The WHO-designated neglected-disease pathogen Chlamydia trachomatis (CT) is a gram-negative bacterium responsible for the most frequently diagnosed sexually transmitted infection worldwide. CT infections can lead to infertility, blindness and reactive arthritis, among others. CT acts as an infectious agent by its ability to evade the immune response of its host, which includes the impairment of the NF-κB mediated inflammatory response and the Mcl1 pro-apoptotic pathway through its deubiquitylating, deneddylating and transacetylating enzyme ChlaDUB1 (Cdu1). Expression of Cdu1 is also connected to host cell Golgi apparatus fragmentation, a key process in CT infections.
Cdu1 may this be an attractive drug target for the treatment of CT infections. However, a lead molecule for the development of novel potent inhibitors has been unknown so far. Sequence alignments and phylogenetic searches allocate Cdu1 in the CE clan of cysteine proteases. The adenovirus protease (adenain) also belongs to this clan and shares a high degree of structural similarity with Cdu1. Taking advantage of topological similarities between the active sites of Cdu1 and adenain, a target-hopping approach on a focused set of adenain inhibitors, developed at Novartis, has been pursued. The thereby identified cyano-pyrimidines represent the first active-site directed covalent reversible inhibitors for Cdu1. High-resolution crystal structures of Cdu1 in complex with the covalently bound cyano-pyrimidines as well as with its substrate ubiquitin have been elucidated. The structural data of this thesis, combined with enzymatic assays and covalent docking studies, provide valuable insights into Cdu1s activity, substrate recognition, active site pocket flexibility and potential hotspots for ligand interaction.
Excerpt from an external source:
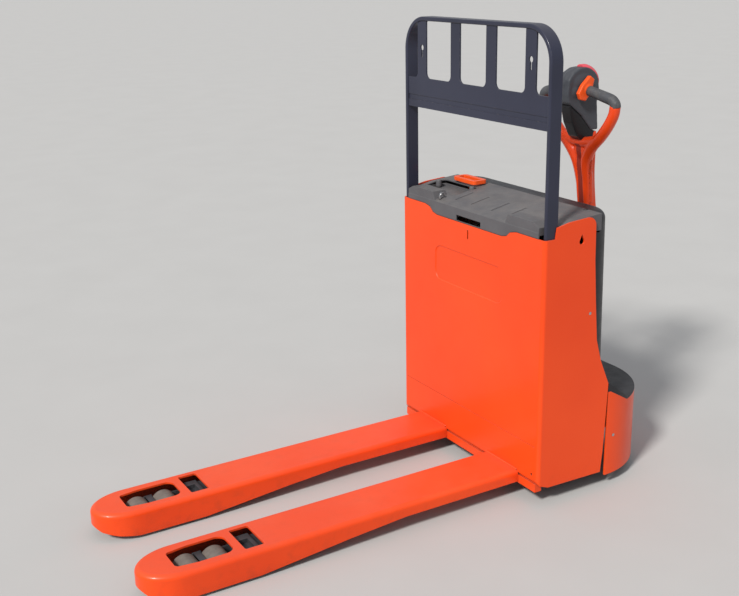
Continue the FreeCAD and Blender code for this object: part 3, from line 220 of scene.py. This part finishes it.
def plastic(name, colour, light, roughness, grain=1500.0, dust=0.25):
    """Grained moulded plastic, with dust in the grain, a hand-rubbed patchiness and scuffs."""
    f = Finish(name)
    tone = f.ramp(f.noise(5.0, 5.0, 0.6), 0.3, 0.72)
    colour_now = f.mix(tone, colour, light)
    dusty = f.math("MULTIPLY", f.facing_up(), f.ramp(f.noise(13.0, 8.0, 0.68), 0.36, 0.78))
    colour_now = f.mix(f.math("MULTIPLY", dusty, dust), colour_now, DUST)
    hair = f.noise(1.0, 3.0, 0.5, f.stretched(300.0, 12.0, 300.0), 0.5)
    scuffs = f.math("MULTIPLY", f.ramp(hair, 0.72, 0.77), f.ramp(f.noise(6.0, 3.0), 0.45, 0.62))
    colour_now = f.mix(f.math("MULTIPLY", scuffs, 0.35), colour_now, (0.30, 0.30, 0.31))
    # Painted shade: tight corners are darkened toward the grime colour.
    colour_now = f.mix(f.math("MULTIPLY", f.shade_in_hollows(0.02), 0.6), colour_now, GRIME_AND_SHADE)
    # Painted highlight, partly rubbed wear: every edge is made lighter all along.
    rubbed_and_highlit_edges = f.math("MULTIPLY", f.edges(), 0.35)
    colour_now = f.mix(rubbed_and_highlit_edges, colour_now, light)
    rough = f.ramp(f.noise(24.0, 6.0, 0.6), 0.3, 0.75, roughness - 0.07, roughness + 0.10)
    grain_height = f.math("ADD", f.cells(grain), f.noise(grain * 0.5, 3.0))
    normal = f.bump(grain_height, 0.22, 0.0003, f.soft_normal(MOULDED_EDGE))
    f.set(Base_Color=colour_now, Roughness=rough, Normal=normal)
    f.set(IOR=1.47, Specular_IOR_Level=0.3)
    return f.material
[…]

Structure-informed drug design permitted the optimization of this cyano-pyrimidine based scaffold towards HJR108, the first molecule of its kind specifically designed to disrupt the function of Cdu1. The structures of potentially more potent and selective Cdu1 inhibitors are herein proposed.
This thesis provides important insights towards our understanding of the structural basis of ubiquitin recognition by Cdu1, and the basis to design highly specific Cdu1 covalent inhibitors.